## Exercise
Repeat, exactly, the run of lines that opens with the line containing "for (s = [-1, 1])" and closes with the line containing "obj.data.transform(world)", and leave all other lines out.

## Collected material
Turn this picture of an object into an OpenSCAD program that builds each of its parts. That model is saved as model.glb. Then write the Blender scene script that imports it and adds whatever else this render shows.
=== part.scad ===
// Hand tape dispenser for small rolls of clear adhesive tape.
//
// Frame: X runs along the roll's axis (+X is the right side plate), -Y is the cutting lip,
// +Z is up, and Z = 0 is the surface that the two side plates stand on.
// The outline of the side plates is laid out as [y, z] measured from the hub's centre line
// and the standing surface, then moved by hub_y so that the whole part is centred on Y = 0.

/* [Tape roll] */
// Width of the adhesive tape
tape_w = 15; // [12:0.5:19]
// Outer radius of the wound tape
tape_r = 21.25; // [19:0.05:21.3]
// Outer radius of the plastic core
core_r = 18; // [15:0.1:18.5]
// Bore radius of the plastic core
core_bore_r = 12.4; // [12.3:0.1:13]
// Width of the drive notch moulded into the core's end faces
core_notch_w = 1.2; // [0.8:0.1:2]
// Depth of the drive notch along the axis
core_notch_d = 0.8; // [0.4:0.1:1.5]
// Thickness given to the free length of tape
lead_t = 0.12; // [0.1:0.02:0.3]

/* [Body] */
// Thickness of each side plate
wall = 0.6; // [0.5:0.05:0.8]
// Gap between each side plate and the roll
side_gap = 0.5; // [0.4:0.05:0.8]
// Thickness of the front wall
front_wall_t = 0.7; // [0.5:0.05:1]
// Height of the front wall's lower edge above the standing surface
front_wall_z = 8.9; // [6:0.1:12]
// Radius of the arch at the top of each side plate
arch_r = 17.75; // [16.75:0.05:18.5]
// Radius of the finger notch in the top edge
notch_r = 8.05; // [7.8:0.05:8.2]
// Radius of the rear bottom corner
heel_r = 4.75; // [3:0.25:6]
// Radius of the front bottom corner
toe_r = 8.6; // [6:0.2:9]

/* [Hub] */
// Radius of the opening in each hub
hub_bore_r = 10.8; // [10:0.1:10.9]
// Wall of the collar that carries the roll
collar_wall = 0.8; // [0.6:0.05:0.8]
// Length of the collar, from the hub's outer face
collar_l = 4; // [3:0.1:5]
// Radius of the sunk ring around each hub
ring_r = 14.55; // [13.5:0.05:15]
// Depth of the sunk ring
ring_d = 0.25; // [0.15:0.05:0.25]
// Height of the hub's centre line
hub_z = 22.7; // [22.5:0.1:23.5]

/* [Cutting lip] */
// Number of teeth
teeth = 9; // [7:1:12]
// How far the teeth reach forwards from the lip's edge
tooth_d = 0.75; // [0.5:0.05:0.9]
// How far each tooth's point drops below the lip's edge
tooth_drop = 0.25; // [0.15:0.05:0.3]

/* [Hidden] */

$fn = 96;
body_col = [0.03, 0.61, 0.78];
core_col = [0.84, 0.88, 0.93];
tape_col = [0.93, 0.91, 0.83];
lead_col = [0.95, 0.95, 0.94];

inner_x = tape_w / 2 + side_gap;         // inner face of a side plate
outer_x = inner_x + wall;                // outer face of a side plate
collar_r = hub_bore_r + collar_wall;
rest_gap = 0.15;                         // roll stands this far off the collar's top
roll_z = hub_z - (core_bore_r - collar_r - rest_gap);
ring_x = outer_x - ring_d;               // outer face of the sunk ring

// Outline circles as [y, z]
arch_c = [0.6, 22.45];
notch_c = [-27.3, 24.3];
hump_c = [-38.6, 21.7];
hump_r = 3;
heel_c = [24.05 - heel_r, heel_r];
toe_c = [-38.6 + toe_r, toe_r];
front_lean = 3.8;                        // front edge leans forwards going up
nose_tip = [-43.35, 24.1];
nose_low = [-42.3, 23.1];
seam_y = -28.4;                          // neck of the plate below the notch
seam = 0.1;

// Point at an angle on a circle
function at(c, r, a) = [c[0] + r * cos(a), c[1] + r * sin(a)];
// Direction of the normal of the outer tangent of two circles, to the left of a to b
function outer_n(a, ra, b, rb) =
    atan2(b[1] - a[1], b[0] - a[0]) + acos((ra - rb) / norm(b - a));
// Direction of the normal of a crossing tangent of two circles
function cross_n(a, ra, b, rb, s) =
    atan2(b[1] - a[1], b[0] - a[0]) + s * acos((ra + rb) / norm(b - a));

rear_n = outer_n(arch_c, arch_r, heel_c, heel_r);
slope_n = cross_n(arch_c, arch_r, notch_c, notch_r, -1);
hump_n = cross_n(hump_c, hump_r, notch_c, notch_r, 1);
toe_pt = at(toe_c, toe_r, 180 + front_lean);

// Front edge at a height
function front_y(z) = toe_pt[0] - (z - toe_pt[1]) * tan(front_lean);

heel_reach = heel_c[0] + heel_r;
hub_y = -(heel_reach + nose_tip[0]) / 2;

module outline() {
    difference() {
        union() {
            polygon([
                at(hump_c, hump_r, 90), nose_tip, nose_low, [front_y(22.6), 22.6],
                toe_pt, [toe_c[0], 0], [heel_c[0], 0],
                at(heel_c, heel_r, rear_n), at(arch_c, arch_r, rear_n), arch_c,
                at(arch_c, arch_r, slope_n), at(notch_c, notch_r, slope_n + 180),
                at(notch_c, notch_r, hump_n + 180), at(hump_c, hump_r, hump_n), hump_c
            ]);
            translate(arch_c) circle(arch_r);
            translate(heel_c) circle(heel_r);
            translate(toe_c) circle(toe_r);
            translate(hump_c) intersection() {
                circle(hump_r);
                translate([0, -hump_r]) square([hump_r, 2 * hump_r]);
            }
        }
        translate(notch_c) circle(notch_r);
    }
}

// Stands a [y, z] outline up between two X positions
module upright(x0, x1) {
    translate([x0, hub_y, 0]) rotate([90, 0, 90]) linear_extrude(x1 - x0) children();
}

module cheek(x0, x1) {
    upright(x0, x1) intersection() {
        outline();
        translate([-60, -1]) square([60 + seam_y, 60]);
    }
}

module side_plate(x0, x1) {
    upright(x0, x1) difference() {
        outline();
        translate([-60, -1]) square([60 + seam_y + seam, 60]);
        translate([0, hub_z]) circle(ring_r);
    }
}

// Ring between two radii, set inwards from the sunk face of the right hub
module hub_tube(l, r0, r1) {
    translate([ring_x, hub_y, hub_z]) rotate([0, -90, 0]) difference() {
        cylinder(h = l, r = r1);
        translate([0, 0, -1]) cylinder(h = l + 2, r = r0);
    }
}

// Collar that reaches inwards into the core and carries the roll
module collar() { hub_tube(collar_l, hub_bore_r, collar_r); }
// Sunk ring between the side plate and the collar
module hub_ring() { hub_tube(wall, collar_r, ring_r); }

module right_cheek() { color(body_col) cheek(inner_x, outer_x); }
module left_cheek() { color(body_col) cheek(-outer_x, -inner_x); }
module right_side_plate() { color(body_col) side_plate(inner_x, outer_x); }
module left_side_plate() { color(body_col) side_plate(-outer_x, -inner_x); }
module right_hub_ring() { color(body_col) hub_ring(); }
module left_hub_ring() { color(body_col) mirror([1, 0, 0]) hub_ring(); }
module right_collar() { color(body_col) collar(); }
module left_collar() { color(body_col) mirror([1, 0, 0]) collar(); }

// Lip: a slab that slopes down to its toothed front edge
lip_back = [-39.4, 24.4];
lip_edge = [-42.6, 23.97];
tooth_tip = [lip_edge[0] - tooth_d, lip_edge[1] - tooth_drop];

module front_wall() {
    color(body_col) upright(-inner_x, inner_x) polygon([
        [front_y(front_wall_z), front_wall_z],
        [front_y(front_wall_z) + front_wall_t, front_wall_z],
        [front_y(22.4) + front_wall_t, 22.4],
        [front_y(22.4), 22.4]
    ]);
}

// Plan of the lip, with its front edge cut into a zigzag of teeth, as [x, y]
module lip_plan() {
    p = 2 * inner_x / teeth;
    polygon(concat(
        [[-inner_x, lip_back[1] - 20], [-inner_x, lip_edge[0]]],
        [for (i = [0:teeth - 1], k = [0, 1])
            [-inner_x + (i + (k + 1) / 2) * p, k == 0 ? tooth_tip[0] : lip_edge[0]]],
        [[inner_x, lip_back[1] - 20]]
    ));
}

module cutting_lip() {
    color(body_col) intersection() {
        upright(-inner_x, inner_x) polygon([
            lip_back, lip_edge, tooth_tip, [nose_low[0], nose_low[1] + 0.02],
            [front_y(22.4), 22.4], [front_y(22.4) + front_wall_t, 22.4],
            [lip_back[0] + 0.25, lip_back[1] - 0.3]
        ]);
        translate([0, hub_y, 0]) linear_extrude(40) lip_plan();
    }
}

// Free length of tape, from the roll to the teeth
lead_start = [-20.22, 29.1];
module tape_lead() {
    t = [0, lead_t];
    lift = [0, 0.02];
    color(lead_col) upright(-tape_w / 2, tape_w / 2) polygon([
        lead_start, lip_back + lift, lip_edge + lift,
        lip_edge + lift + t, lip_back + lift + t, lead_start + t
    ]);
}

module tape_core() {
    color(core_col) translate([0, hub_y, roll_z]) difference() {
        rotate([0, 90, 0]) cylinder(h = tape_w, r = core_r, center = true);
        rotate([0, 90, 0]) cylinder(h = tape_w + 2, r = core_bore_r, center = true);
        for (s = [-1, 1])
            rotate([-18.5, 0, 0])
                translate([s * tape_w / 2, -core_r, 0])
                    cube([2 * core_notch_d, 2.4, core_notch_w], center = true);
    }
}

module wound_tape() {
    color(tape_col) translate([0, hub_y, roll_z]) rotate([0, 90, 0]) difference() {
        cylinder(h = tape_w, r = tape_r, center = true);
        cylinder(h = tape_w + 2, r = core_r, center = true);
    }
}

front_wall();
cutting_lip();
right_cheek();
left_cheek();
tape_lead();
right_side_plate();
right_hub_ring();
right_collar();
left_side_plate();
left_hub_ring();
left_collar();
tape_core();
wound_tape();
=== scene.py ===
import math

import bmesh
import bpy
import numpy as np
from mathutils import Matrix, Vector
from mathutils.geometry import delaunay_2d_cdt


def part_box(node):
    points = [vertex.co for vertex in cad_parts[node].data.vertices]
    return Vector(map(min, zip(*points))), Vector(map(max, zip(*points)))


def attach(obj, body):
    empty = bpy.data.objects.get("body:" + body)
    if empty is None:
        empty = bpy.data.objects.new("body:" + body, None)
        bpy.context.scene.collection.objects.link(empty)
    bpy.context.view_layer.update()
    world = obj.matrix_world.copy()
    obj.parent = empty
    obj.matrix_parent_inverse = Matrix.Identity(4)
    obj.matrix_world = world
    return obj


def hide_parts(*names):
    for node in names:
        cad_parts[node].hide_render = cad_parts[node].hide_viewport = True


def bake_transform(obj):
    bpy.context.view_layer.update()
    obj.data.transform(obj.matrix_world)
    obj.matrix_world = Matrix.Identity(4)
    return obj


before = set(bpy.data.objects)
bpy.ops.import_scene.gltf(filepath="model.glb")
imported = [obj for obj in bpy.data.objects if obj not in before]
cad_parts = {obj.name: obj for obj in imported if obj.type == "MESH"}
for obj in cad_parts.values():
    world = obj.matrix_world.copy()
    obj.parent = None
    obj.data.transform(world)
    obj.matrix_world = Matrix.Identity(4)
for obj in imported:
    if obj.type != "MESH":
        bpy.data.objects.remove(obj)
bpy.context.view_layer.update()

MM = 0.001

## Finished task
        for (s = [-1, 1])
            rotate([-18.5, 0, 0])
                translate([s * tape_w / 2, -core_r, 0])
                    cube([2 * core_notch_d, 2.4, core_notch_w], center = true);
    }
}

module wound_tape() {
    color(tape_col) translate([0, hub_y, roll_z]) rotate([0, 90, 0]) difference() {
        cylinder(h = tape_w, r = tape_r, center = true);
        cylinder(h = tape_w + 2, r = core_r, center = true);
    }
}

front_wall();
cutting_lip();
right_cheek();
left_cheek();
tape_lead();
right_side_plate();
right_hub_ring();
right_collar();
left_side_plate();
left_hub_ring();
left_collar();
tape_core();
wound_tape();
=== scene.py ===
import math

import bmesh
import bpy
import numpy as np
from mathutils import Matrix, Vector
from mathutils.geometry import delaunay_2d_cdt


def part_box(node):
    points = [vertex.co for vertex in cad_parts[node].data.vertices]
    return Vector(map(min, zip(*points))), Vector(map(max, zip(*points)))


def attach(obj, body):
    empty = bpy.data.objects.get("body:" + body)
    if empty is None:
        empty = bpy.data.objects.new("body:" + body, None)
        bpy.context.scene.collection.objects.link(empty)
    bpy.context.view_layer.update()
    world = obj.matrix_world.copy()
    obj.parent = empty
    obj.matrix_parent_inverse = Matrix.Identity(4)
    obj.matrix_world = world
    return obj


def hide_parts(*names):
    for node in names:
        cad_parts[node].hide_render = cad_parts[node].hide_viewport = True


def bake_transform(obj):
    bpy.context.view_layer.update()
    obj.data.transform(obj.matrix_world)
    obj.matrix_world = Matrix.Identity(4)
    return obj


before = set(bpy.data.objects)
bpy.ops.import_scene.gltf(filepath="model.glb")
imported = [obj for obj in bpy.data.objects if obj not in before]
cad_parts = {obj.name: obj for obj in imported if obj.type == "MESH"}
for obj in cad_parts.values():
    world = obj.matrix_world.copy()
    obj.parent = None
    obj.data.transform(world)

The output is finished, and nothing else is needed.